3.703 Warga Indonesia Menjadi Korban Penipuan dalam 3 Tahun Terakhir
Modus tindak pidana perdagangan orang (TPPO) terus berkembang seiring dengan kemajuan teknologi dan digital, salah satu bentuk TPPO yang semakin sering terjadi adalah scam, atau penipuan online, yang telah menjadi perhatian utama dalam upaya pencegahan korban.
Menurut Deputi Bidang Koordinasi Peningkatan Kualitas Anak, Perempuan, dan Pemuda Kemenko PMK, Woro Srihastuti Sulistyaningrum, data dari Kementerian Luar Negeri mengungkapkan bahwa sejak tahun 2020 hingga Maret 2024, sebanyak 3.703 warga Indonesia telah menjadi korban scam. Pelaku penipuan ini umumnya berasal dari negara-negara seperti Kamboja, Filipina, Thailand, Myanmar, dan Laos.
Dari total tersebut, berdasarkan sampel yang diambil dari 484 korban, Woro menjelaskan bahwa mayoritas korban berasal dari Sumatra Utara, diikuti oleh Sulawesi Utara, Kalimantan Barat, Jawa Tengah, dan Jawa Barat.
“Penting untuk melakukan langkah strategis guna menekan angka TPPO dari Indonesia. Salah satunya adalah dengan memperkuat gugus tugas pencegahan TPPO, baik di tingkat pusat maupun daerah,” ujar Woro di Jakarta Pusat, Selasa (30/7).
Dia menambahkan bahwa keberadaan gugus tugas sangat krusial karena dapat memfasilitasi kerja sama yang efektif dalam menangani kasus TPPO. Tanpa koordinasi yang baik, upaya pencegahan akan menjadi kurang efektif dan terkesan berjalan sendiri-sendiri. Harapan tinggi diberikan kepada kepolisian untuk mengawal gugus tugas nasional dan daerah.

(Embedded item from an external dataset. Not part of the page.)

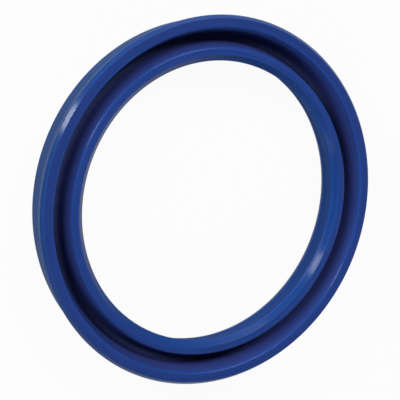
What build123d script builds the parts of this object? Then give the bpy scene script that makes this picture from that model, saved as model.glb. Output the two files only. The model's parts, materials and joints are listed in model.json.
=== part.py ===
from build123d import *
import os

# U cup seal: a lip seal for a hydraulic rod, moulded in one piece of polyurethane.
# Millimetres. The heel face lies on Z = 0 and the groove opens towards +Z.

# Housing that the seal fits
rod_diameter = 60.0
housing_diameter = 75.0
seal_height = 8.0

# Heel: the plain end, a little slimmer than the housing, with chamfered corners
heel_inner_radius = rod_diameter / 2 + 0.1
heel_outer_radius = housing_diameter / 2 - 0.3
inner_heel_chamfer = 1.5
outer_heel_chamfer = 0.25
inner_heel_wall = 3.3
outer_heel_wall = 3.4

# Lips: both flare past the housing, so they press on the rod and on the bore
inner_lip_radius = rod_diameter / 2 - 0.85
outer_lip_radius = housing_diameter / 2 + 1.1
outer_lip_rounding = 0.3
inner_lip_rounding = 0.5

# Lip fronts: a flat land beside the groove, then a bevel down to the sealing edge
outer_crest_radius = 36.0
outer_land_end_radius = 37.92
outer_bevel_depth = 0.9
inner_crest_radius = 32.0
inner_land_end_radius = 30.43
inner_bevel_depth = 1.28
inner_crest_height = seal_height - 0.35
crest_rounding = 0.5

# Groove: two sloping flanks and a narrow floor
groove_middle_radius = 33.7
groove_floor_width = 1.3
groove_floor_height = 3.8


def outer_lip():
    """Corners of the section from the outer heel corner to the groove: radius, height, rounding."""
    return [
        (heel_outer_radius - outer_heel_chamfer, 0, 0),
        (heel_outer_radius, outer_heel_chamfer, 0),
        (heel_outer_radius, outer_heel_wall, 0),
        (outer_lip_radius, seal_height - outer_bevel_depth, outer_lip_rounding),
        (outer_land_end_radius, seal_height, 0),
        (outer_crest_radius, seal_height, crest_rounding),
    ]


def groove_floor():
    """Corners of the section at the bottom of the groove."""
    return [
        (groove_middle_radius + groove_floor_width / 2, groove_floor_height, 0),
        (groove_middle_radius - groove_floor_width / 2, groove_floor_height, 0),
    ]


def inner_lip():
    """Corners of the section from the groove to the inner heel corner: radius, height, rounding."""
    return [
        (inner_crest_radius, inner_crest_height, crest_rounding),
        (inner_land_end_radius, inner_crest_height, 0),
        (inner_lip_radius, inner_crest_height - inner_bevel_depth, inner_lip_rounding),
        (heel_inner_radius, inner_heel_wall, 0),
        (heel_inner_radius, inner_heel_chamfer, 0),
        (heel_inner_radius + inner_heel_chamfer, 0, 0),
    ]


def section():
    """The seal's section, standing on the XZ plane beside the Z axis."""
    corners = outer_lip() + groove_floor() + inner_lip()
    outline = Polyline(*[(radius, height) for radius, height, rounding in corners], close=True)
    profile = make_face(outline)
    for radius, height, rounding in corners:
        if rounding:
            corner = profile.vertices().sort_by_distance((radius, height, 0))[0]
            profile = fillet(corner, rounding)
    return Plane.XZ * profile


def seal_ring():
    """The whole seal: its section turned once round the Z axis."""
    return revolve(section(), Axis.Z, 360)


os.makedirs("parts", exist_ok=True)
export_step(seal_ring(), "parts/seal_ring.step")
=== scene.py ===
import bpy
import bmesh
import json
from math import cos, pi, radians, sin, tan
from mathutils import Matrix, Vector


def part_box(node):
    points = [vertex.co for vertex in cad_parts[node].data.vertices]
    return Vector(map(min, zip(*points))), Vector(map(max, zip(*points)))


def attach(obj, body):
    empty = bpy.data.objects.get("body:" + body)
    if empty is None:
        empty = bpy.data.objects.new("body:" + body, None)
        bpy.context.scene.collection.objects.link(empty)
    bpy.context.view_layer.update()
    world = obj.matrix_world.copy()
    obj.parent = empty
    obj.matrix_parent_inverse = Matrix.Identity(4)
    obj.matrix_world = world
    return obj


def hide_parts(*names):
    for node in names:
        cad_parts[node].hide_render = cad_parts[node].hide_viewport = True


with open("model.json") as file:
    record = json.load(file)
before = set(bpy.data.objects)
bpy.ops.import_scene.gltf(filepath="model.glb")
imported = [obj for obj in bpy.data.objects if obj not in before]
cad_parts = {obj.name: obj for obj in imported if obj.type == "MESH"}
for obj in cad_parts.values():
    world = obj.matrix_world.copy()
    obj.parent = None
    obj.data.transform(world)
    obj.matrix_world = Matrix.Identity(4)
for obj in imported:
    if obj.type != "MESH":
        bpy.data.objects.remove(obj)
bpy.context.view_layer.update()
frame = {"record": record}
mm = 0.001
print("frame loaded")


# the mounts give the heel's two walls, and the box gives the height and the outer lip
mounts = {mount["name"]: mount for mount in frame["record"]["mounts"]}
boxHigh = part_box("seal_ring")[1]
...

Perencanaan pencegahan juga harus diperkuat, menurut Woro. Rencana aksi nasional yang baru harus disiapkan dengan matang, mempertimbangkan modus-modus baru dalam TPPO, dan diikuti dengan pelaksanaan yang solid. “Kelembagaan dan kebijakan harus diperkuat terlebih dahulu, kemudian barulah fokus pada pelaksanaan di tingkat komunitas,” tegasnya.

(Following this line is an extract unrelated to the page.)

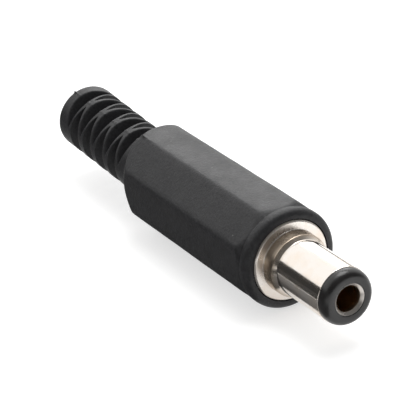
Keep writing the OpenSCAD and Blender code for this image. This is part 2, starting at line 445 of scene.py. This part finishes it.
def tip_plastic(f):
    """Black glossy moulding with faint flow marks."""
    material, tree, shader = new_material("tip_plastic")
    at = place_on_piece(tree)
    flow = mottle(tree, at, 900.0, 4.0, 0.6)
    tone = spread(tree, flow, 0.3, 0.7, 0.0, 1.0)
    base = mixed(tree, tone, tinted(f.tip, 0.85), tinted(f.tip, 1.25))
    rough = spread(tree, flow, 0.3, 0.7, f.tip_rough - 0.05, f.tip_rough + 0.07)
    finish(tree, shader, base, rough, bump(tree, mottle(tree, at, 9000.0, 2.0), 0.12, 0.00002))
    shader.inputs["Specular IOR Level"].default_value = 0.5
    return material


def nickel_plate(f):
    """Nickel plate on turned brass: rings left by the tool, faint tarnish, brass
    showing through in thin places, a hub painted darker and browner, partly a
    brass stain and partly painted shade, and a duller hub and flange."""
    material, tree, shader = new_material("nickel_plate")
    at = place_on_piece(tree)
    x = along_axis(tree, at)
    squeezed = add(tree, "ShaderNodeMapping", {"Scale": (1.0, 0.02, 0.02)}, Vector=at).outputs["Vector"]
    tool_rings = mottle(tree, squeezed, 9000.0, 3.0, 0.7)
    tarnish = mottle(tree, at, 500.0, 5.0, 0.6)
    thin = spread(tree, tarnish, 0.42, 0.72, 0.0, 0.5)
    plate = mixed(tree, thin, f.nickel, blended(f.nickel, 0.55, f.brass, 0.45))
    behind_barrel = spread(tree, x, 0.00135, 0.0019, 1.0, 0.0)
    # the hub, from the flange's face to the barrel's root, is painted darker and browner: partly a brass
    # stain, partly painted shade
    hub = scaled_sum(tree, behind_barrel, spread(tree, x, 0.00003, 0.0002, 0.0, 1.0), 0.0)
    base = mixed(tree, hub, plate, blended(f.nickel, 0.38, f.brass, 0.27))
    polish = spread(tree, tarnish, 0.3, 0.7, f.plate_rough * 0.7, f.plate_rough * 1.4)
    rough = scaled_sum(tree, behind_barrel, 0.15, polish)
    finish(tree, shader, base, rough, bump(tree, tool_rings, 0.06, 0.00001), metallic=1.0)
    return material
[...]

Dalam kesempatan tersebut, Plt Direktur Perlindungan dan Pemberdayaan Kawasan Asia dan Afrika BP2MI, Firman Yulianto, menambahkan bahwa tren TPPO di Indonesia memerlukan perhatian khusus, terutama di wilayah perbatasan yang rawan.
“Di perbatasan, perlu penguatan lebih lanjut. Ada pihak-pihak yang merasa banyak yang lolos, sehingga kami menjalin kemitraan dengan komunitas untuk membantu. Sosialisasi terus dilakukan, dan kami terus mengidentifikasi daerah-daerah yang masih memiliki celah,” jelas Firman.

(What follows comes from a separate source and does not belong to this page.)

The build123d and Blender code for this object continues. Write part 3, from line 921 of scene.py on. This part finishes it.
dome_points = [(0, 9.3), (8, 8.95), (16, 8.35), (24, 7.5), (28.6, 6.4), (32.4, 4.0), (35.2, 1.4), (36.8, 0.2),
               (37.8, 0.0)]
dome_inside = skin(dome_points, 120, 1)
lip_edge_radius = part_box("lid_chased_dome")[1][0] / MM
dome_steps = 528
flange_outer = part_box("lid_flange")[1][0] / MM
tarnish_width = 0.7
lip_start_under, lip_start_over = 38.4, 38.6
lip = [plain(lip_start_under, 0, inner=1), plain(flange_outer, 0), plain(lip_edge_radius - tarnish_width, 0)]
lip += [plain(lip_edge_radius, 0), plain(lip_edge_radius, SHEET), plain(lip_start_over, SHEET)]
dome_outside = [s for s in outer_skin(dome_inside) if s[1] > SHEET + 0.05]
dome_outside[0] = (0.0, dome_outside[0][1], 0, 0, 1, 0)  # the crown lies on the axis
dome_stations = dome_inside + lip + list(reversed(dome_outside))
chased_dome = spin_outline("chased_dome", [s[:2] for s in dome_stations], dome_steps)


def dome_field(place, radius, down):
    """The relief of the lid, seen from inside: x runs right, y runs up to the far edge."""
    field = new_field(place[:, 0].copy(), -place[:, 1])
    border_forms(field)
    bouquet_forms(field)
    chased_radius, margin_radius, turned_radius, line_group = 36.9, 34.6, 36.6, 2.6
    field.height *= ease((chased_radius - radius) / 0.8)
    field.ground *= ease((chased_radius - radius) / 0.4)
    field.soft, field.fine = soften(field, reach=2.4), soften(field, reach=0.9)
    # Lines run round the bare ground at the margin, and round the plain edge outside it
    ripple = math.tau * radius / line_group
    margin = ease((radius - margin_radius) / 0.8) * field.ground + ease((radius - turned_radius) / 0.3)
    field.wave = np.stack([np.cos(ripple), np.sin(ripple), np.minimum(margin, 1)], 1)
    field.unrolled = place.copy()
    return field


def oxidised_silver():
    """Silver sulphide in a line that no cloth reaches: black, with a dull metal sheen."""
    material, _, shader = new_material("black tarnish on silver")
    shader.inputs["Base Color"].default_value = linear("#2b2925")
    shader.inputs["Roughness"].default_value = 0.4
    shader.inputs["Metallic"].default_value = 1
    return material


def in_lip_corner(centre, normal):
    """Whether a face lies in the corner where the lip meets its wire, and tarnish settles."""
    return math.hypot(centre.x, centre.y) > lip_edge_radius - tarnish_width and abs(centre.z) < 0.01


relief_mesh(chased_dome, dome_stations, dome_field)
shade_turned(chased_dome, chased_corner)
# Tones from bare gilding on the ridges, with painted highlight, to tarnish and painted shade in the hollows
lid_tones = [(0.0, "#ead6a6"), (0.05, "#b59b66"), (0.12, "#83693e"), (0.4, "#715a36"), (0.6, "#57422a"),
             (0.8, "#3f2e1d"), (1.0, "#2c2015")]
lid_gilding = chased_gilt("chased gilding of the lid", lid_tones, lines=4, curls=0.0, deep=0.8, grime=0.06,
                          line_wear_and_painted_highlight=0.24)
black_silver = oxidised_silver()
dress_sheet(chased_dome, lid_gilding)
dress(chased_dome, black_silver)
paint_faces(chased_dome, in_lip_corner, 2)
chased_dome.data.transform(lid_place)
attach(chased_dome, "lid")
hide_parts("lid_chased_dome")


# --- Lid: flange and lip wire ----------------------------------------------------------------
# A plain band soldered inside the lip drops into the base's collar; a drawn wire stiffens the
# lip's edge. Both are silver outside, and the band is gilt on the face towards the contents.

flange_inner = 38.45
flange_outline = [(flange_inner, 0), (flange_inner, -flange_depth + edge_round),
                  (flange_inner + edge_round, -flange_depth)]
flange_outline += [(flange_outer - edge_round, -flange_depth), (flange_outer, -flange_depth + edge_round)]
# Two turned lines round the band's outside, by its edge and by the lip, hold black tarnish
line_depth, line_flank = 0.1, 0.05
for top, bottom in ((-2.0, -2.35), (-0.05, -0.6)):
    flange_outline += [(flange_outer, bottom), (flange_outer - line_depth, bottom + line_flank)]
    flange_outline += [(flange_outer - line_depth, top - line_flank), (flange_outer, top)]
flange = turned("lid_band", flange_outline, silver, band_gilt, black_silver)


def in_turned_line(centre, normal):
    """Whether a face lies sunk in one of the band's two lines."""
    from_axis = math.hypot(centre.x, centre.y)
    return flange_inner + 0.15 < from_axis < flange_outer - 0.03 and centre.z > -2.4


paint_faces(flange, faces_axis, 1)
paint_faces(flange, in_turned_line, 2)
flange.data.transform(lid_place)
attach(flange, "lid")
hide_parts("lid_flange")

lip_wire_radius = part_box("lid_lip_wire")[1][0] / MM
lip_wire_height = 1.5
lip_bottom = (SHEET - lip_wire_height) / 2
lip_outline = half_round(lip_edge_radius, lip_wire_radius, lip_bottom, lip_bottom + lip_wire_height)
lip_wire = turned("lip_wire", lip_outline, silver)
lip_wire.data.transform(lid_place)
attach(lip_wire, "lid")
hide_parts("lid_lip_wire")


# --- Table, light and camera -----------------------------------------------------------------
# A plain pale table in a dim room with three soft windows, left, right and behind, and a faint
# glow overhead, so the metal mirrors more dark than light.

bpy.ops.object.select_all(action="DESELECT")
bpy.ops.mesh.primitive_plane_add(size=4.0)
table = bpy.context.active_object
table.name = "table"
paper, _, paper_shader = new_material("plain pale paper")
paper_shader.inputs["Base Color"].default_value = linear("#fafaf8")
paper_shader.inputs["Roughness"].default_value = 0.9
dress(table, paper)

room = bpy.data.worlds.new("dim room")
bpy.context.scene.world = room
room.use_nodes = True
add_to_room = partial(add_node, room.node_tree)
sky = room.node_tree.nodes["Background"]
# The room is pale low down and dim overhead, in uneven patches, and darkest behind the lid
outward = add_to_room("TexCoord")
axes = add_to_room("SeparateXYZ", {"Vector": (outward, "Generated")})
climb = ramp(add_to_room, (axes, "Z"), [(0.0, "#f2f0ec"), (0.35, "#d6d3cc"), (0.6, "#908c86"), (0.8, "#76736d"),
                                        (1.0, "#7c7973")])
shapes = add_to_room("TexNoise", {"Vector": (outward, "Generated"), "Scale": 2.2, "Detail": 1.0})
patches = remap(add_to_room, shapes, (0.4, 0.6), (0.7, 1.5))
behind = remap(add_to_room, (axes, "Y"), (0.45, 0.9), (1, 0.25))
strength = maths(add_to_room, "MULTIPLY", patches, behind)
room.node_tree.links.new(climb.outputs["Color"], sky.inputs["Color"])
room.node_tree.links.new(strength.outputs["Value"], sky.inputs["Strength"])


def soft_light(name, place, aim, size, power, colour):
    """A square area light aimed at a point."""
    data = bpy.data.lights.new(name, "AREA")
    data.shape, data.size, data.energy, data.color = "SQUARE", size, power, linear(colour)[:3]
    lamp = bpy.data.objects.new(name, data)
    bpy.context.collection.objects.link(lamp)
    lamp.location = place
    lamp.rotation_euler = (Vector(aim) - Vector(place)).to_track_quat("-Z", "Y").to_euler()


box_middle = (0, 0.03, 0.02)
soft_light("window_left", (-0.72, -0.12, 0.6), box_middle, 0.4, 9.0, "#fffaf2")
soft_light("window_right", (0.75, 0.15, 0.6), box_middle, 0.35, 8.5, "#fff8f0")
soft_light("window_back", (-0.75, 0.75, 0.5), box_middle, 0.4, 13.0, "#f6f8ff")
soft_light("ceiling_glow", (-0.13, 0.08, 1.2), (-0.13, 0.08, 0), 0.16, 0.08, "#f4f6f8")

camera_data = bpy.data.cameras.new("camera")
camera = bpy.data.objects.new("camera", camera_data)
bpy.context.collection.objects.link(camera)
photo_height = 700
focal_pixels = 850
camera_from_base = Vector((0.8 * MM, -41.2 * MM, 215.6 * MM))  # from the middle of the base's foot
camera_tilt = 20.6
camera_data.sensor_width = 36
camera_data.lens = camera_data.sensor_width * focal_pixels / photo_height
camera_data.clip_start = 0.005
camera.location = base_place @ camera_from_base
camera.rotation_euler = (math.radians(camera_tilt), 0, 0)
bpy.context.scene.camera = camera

Upaya memerangi sindikat penempatan ilegal pekerja migran Indonesia (PMI) mencakup perlindungan dan kesejahteraan PMI dan keluarganya, peningkatan tata kelola pemerintahan, serta peningkatan tata kelola organisasi yang efisien dan akuntabel. Firman juga menekankan pentingnya kewirausahaan sebagai langkah untuk meningkatkan taraf ekonomi PMI dan keluarganya.
“Kami telah membentuk relawan PMI di seluruh Indonesia sebagai bagian penting dari upaya ini. Ini akan membantu menghindari pekerja migran yang nonprosedural yang dapat berisiko menjadi korban TPPO,” pungkas Firman.